| Collected material |
++++
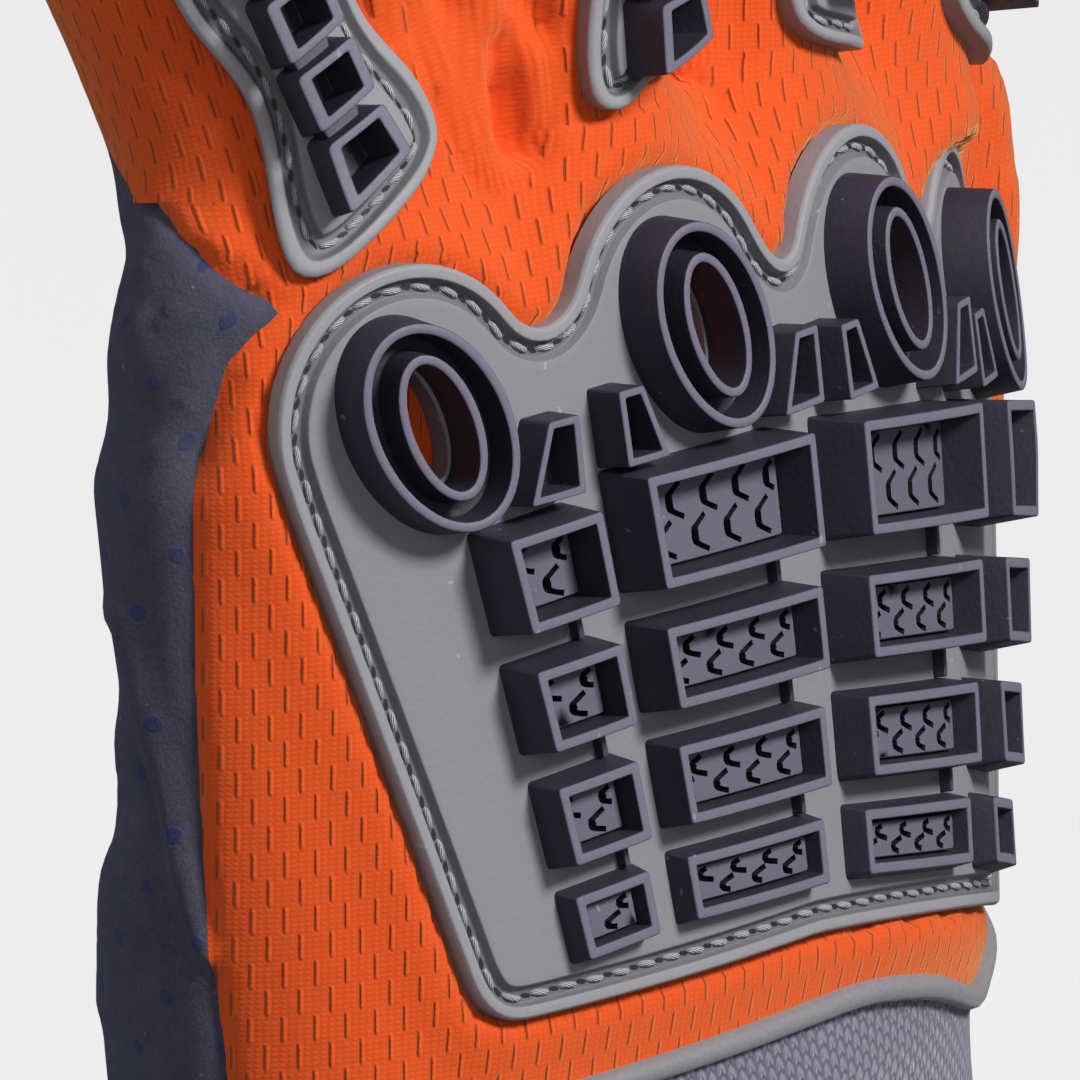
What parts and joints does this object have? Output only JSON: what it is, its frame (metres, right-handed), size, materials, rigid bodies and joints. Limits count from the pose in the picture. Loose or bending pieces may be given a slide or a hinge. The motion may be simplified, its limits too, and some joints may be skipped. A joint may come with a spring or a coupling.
{
  "type": "impact glove",
  "caption": "Left-hand work glove in mesh knit and palm fabric, with moulded rubber impact guards over the knuckles, hand back and fingers.",
  "frame": {"origin": "centre of the wrist opening, in the plane of the cuff's hem", "axes": "+Z towards the fingertips, -Y out of the back of the hand, +X towards the index finger"},
  "size_m": [0.1124, 0.0829, 0.2147],
  "materials": {
    "mesh_knit": "orange slotted mesh knit",
    "palm_fabric": "dark grey suede-like fabric with small blue dots",
    "cuff_knit": "grey ribbed knit",
    "tape": "smooth grey tape",
    "grey_rubber": "matte light grey moulded rubber",
    "dark_rubber": "matte dark moulded rubber"
  },
  "bodies": {
    "root": {"cuff": "cuff_knit", "back_panel": "mesh_knit", "palm_panel": "palm_fabric", "little_finger_back": "mesh_knit", "little_finger_front": "palm_fabric", "ring_finger_back": "mesh_knit", "ring_finger_front": "palm_fabric", "middle_finger_back": "mesh_knit", "middle_finger_front": "palm_fabric", "index_finger_back": "mesh_knit", "index_finger_front": "palm_fabric", "thumb_back": "mesh_knit", "thumb_front": "palm_fabric", "cuff_binding": "tape", "hand_guard_base": "grey_rubber", "knuckle_ring_little": "dark_rubber", "knuckle_ring_ring": "dark_rubber", "knuckle_ring_middle": "dark_rubber", "knuckle_ring_index": "dark_rubber", "tapered_frame_1a": "dark_rubber", "tapered_frame_1b": "dark_rubber", "tapered_frame_2a": "dark_rubber", "tapered_frame_2b": "dark_rubber", "tapered_frame_3a": "dark_rubber", "tapered_frame_3b": "dark_rubber", "frame_row1_column1": "dark_rubber", "frame_row1_column2": "dark_rubber", "frame_row1_column3": "dark_rubber", "frame_row1_column4": "dark_rubber", "frame_row2_column1": "dark_rubber", "frame_row2_column2": "dark_rubber", "frame_row2_column3": "dark_rubber", "frame_row2_column4": "dark_rubber", "frame_row3_column1": "dark_rubber", "frame_row3_column2": "dark_rubber", "frame_row3_column3": "dark_rubber", "frame_row3_column4": "dark_rubber", "frame_row4_column1": "dark_rubber", "frame_row4_column2": "dark_rubber", "frame_row4_column3": "dark_rubber", "frame_row4_column4": "dark_rubber", "little_finger_guard": "grey_rubber", "little_finger_ladder": "dark_rubber", "ring_finger_guard": "grey_rubber", "ring_finger_ladder": "dark_rubber", "middle_finger_guard": "grey_rubber", "middle_finger_ladder": "dark_rubber", "index_finger_guard": "grey_rubber", "index_finger_ladder": "dark_rubber"}
  },
  "joints": []
}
++++
| Your instructions |
Copy out the material word for word and line for line.

| Output for this task |
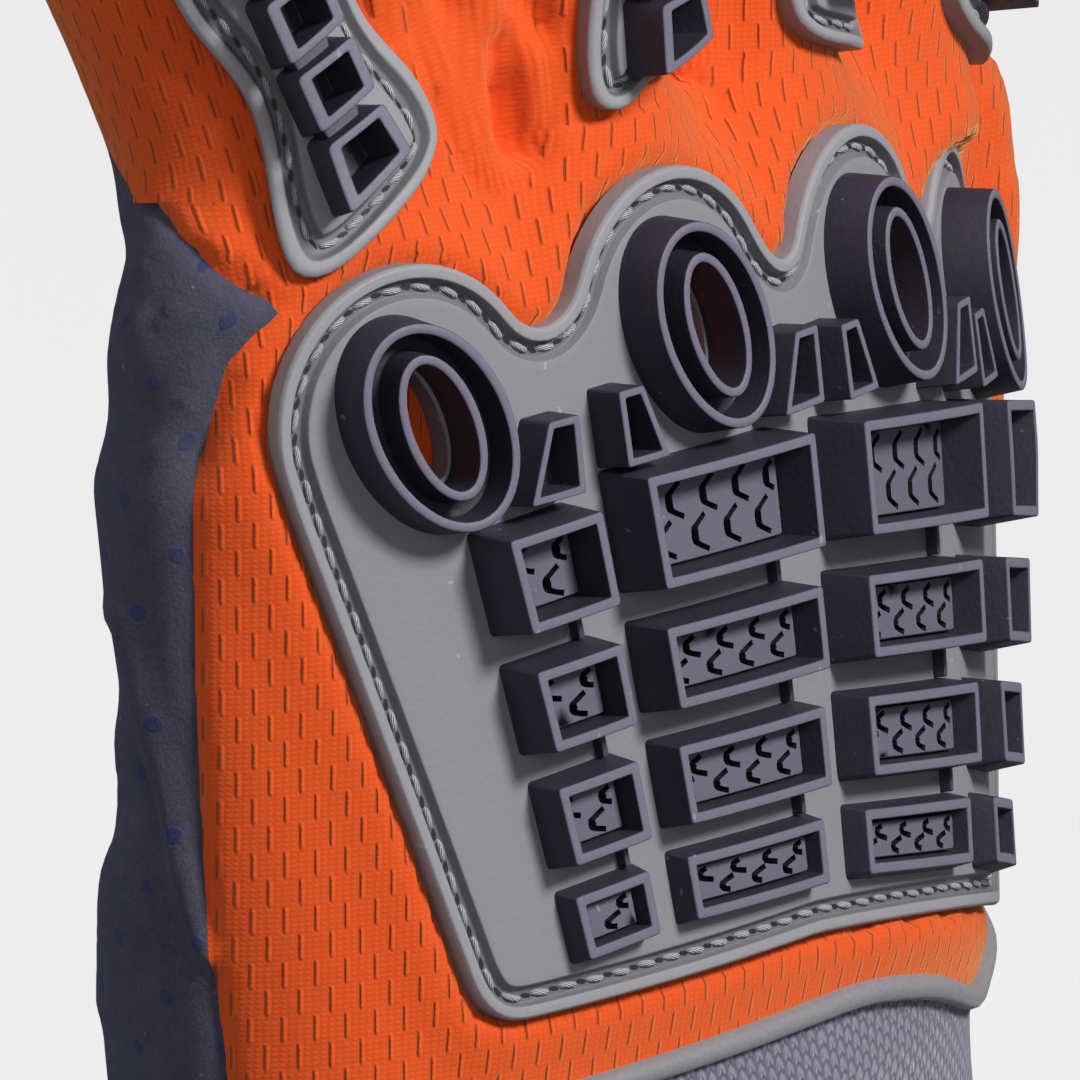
What parts and joints does this object have? Output only JSON: what it is, its frame (metres, right-handed), size, materials, rigid bodies and joints. Limits count from the pose in the picture. Loose or bending pieces may be given a slide or a hinge. The motion may be simplified, its limits too, and some joints may be skipped. A joint may come with a spring or a coupling.
{
  "type": "impact glove",
  "caption": "Left-hand work glove in mesh knit and palm fabric, with moulded rubber impact guards over the knuckles, hand back and fingers.",
  "frame": {"origin": "centre of the wrist opening, in the plane of the cuff's hem", "axes": "+Z towards the fingertips, -Y out of the back of the hand, +X towards the index finger"},
  "size_m": [0.1124, 0.0829, 0.2147],
  "materials": {
    "mesh_knit": "orange slotted mesh knit",
    "palm_fabric": "dark grey suede-like fabric with small blue dots",
    "cuff_knit": "grey ribbed knit",
    "tape": "smooth grey tape",
    "grey_rubber": "matte light grey moulded rubber",
    "dark_rubber": "matte dark moulded rubber"
  },
  "bodies": {
    "root": {"cuff": "cuff_knit", "back_panel": "mesh_knit", "palm_panel": "palm_fabric", "little_finger_back": "mesh_knit", "little_finger_front": "palm_fabric", "ring_finger_back": "mesh_knit", "ring_finger_front": "palm_fabric", "middle_finger_back": "mesh_knit", "middle_finger_front": "palm_fabric", "index_finger_back": "mesh_knit", "index_finger_front": "palm_fabric", "thumb_back": "mesh_knit", "thumb_front": "palm_fabric", "cuff_binding": "tape", "hand_guard_base": "grey_rubber", "knuckle_ring_little": "dark_rubber", "knuckle_ring_ring": "dark_rubber", "knuckle_ring_middle": "dark_rubber", "knuckle_ring_index": "dark_rubber", "tapered_frame_1a": "dark_rubber", "tapered_frame_1b": "dark_rubber", "tapered_frame_2a": "dark_rubber", "tapered_frame_2b": "dark_rubber", "tapered_frame_3a": "dark_rubber", "tapered_frame_3b": "dark_rubber", "frame_row1_column1": "dark_rubber", "frame_row1_column2": "dark_rubber", "frame_row1_column3": "dark_rubber", "frame_row1_column4": "dark_rubber", "frame_row2_column1": "dark_rubber", "frame_row2_column2": "dark_rubber", "frame_row2_column3": "dark_rubber", "frame_row2_column4": "dark_rubber", "frame_row3_column1": "dark_rubber", "frame_row3_column2": "dark_rubber", "frame_row3_column3": "dark_rubber", "frame_row3_column4": "dark_rubber", "frame_row4_column1": "dark_rubber", "frame_row4_column2": "dark_rubber", "frame_row4_column3": "dark_rubber", "frame_row4_column4": "dark_rubber", "little_finger_guard": "grey_rubber", "little_finger_ladder": "dark_rubber", "ring_finger_guard": "grey_rubber", "ring_finger_ladder": "dark_rubber", "middle_finger_guard": "grey_rubber", "middle_finger_ladder": "dark_rubber", "index_finger_guard": "grey_rubber", "index_finger_ladder": "dark_rubber"}
  },
  "joints": []
}